■ Set problem
Below is a listing; restate from it, character for character, the lines beginning at the line holding "ORIGIN_X = -71.17" and ending at the line holding "obj.parent = empty", both included.

──────── Data entries

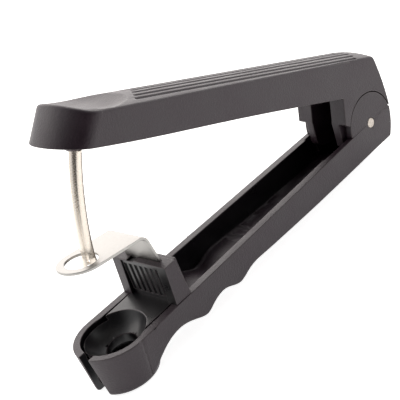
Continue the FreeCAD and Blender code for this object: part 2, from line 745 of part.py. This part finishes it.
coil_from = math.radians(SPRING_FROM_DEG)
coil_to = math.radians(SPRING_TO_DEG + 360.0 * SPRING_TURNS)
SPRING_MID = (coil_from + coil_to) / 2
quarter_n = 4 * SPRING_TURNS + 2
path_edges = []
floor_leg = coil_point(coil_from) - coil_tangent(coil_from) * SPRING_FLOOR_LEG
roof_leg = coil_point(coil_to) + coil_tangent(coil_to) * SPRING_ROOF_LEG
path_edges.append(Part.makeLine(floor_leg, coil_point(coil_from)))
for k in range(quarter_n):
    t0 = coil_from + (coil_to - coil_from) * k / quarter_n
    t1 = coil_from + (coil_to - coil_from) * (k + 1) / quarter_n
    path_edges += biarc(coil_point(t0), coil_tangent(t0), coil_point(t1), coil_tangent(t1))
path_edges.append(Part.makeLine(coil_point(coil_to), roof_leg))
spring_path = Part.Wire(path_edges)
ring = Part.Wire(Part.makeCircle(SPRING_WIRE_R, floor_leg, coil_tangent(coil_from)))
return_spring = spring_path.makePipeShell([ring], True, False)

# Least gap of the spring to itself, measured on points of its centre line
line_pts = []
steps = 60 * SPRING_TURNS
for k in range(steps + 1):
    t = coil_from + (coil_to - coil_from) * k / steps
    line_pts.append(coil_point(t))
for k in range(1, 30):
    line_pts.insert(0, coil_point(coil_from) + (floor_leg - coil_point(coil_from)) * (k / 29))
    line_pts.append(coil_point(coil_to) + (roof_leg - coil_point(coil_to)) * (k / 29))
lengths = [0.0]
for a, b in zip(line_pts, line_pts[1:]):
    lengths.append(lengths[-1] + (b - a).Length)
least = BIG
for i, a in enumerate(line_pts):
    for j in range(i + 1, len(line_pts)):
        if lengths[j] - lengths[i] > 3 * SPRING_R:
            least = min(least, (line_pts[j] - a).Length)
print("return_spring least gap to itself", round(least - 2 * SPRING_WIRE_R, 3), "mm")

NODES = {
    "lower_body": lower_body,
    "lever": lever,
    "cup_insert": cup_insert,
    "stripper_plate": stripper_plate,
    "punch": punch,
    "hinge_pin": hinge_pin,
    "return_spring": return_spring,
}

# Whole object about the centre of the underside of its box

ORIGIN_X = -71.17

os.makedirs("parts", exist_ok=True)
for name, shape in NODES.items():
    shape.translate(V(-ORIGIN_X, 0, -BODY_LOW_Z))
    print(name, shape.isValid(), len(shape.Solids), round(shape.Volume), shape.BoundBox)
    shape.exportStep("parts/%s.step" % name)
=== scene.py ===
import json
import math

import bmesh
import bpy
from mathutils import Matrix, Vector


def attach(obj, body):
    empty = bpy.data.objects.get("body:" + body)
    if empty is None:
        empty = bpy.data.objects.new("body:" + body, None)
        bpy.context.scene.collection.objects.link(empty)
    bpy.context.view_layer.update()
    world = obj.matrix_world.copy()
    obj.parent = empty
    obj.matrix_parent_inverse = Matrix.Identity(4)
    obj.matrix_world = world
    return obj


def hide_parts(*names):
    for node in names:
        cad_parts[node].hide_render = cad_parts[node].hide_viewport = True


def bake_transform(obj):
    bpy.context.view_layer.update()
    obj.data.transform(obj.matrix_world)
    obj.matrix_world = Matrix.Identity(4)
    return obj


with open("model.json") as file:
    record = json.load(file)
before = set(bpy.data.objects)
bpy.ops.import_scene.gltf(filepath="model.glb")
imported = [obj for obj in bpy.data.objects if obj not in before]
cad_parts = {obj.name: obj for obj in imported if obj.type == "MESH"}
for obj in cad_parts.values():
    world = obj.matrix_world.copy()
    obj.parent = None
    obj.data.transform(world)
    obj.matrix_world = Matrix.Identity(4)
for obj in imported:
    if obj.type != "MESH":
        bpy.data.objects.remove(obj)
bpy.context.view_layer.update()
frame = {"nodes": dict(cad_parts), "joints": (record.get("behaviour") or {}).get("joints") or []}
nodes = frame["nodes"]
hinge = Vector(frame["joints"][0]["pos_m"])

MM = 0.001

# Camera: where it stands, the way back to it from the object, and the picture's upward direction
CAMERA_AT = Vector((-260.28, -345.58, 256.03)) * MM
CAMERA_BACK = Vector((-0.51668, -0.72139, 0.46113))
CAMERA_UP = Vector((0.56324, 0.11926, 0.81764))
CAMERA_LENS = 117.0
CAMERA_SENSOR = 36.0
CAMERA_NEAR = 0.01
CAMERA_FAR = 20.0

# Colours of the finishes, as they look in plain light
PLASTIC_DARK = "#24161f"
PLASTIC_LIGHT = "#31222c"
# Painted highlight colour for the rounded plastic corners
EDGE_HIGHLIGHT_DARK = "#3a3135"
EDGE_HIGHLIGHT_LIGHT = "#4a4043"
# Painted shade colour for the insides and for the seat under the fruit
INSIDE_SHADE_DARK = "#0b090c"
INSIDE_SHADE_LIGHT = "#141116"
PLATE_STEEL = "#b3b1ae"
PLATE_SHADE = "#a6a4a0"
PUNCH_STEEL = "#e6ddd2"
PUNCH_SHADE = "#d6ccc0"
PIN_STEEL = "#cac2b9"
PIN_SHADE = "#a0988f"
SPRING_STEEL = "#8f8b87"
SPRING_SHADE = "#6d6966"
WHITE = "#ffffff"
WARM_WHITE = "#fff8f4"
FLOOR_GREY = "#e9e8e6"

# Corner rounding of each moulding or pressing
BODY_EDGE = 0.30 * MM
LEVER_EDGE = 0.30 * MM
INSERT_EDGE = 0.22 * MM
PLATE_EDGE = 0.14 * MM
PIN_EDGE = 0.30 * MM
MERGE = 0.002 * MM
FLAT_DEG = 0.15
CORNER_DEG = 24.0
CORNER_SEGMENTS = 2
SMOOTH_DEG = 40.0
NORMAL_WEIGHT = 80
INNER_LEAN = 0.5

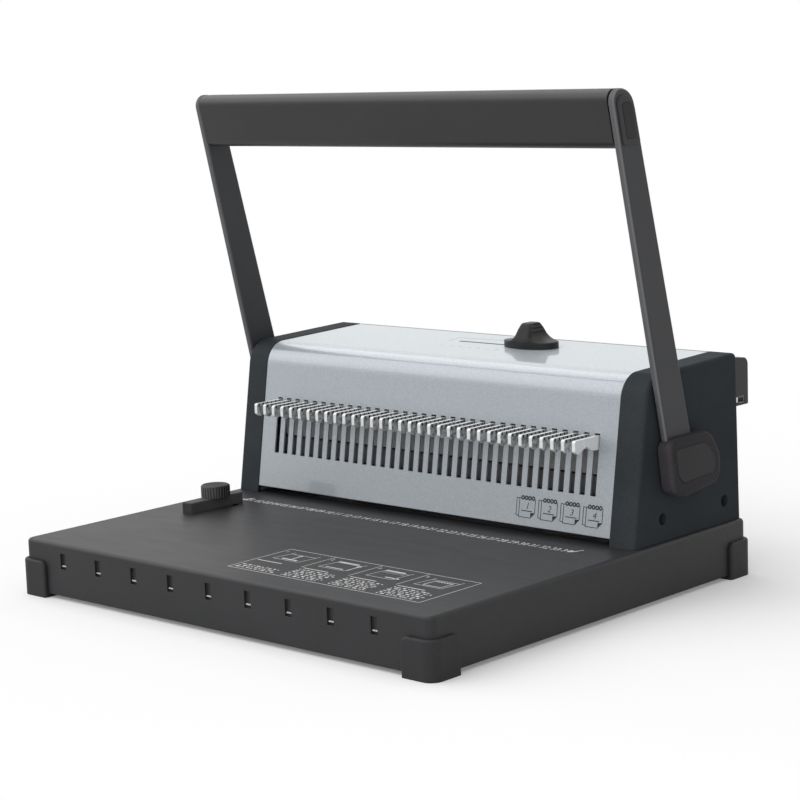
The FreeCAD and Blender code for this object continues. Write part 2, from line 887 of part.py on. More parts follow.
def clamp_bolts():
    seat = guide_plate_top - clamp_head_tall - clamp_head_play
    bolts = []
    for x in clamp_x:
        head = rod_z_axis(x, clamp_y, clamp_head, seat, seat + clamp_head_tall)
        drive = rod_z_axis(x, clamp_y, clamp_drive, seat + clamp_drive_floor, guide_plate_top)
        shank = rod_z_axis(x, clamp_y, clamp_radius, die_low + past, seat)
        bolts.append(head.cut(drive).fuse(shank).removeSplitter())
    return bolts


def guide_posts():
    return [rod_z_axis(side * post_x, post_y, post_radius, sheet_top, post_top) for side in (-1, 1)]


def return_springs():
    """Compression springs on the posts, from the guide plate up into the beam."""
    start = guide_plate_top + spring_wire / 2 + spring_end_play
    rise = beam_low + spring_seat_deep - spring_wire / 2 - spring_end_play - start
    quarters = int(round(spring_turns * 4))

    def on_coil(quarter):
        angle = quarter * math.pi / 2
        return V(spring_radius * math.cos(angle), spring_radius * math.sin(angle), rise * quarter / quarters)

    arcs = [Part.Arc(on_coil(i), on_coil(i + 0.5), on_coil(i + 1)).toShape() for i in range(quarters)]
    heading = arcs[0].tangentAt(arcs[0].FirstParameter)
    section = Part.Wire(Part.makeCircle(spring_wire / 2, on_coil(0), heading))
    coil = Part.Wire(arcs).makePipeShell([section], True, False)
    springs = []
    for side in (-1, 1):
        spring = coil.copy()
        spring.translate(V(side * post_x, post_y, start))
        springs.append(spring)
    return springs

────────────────

■ Exercise result
ORIGIN_X = -71.17

os.makedirs("parts", exist_ok=True)
for name, shape in NODES.items():
    shape.translate(V(-ORIGIN_X, 0, -BODY_LOW_Z))
    print(name, shape.isValid(), len(shape.Solids), round(shape.Volume), shape.BoundBox)
    shape.exportStep("parts/%s.step" % name)
=== scene.py ===
import json
import math

import bmesh
import bpy
from mathutils import Matrix, Vector


def attach(obj, body):
    empty = bpy.data.objects.get("body:" + body)
    if empty is None:
        empty = bpy.data.objects.new("body:" + body, None)
        bpy.context.scene.collection.objects.link(empty)
    bpy.context.view_layer.update()
    world = obj.matrix_world.copy()
    obj.parent = empty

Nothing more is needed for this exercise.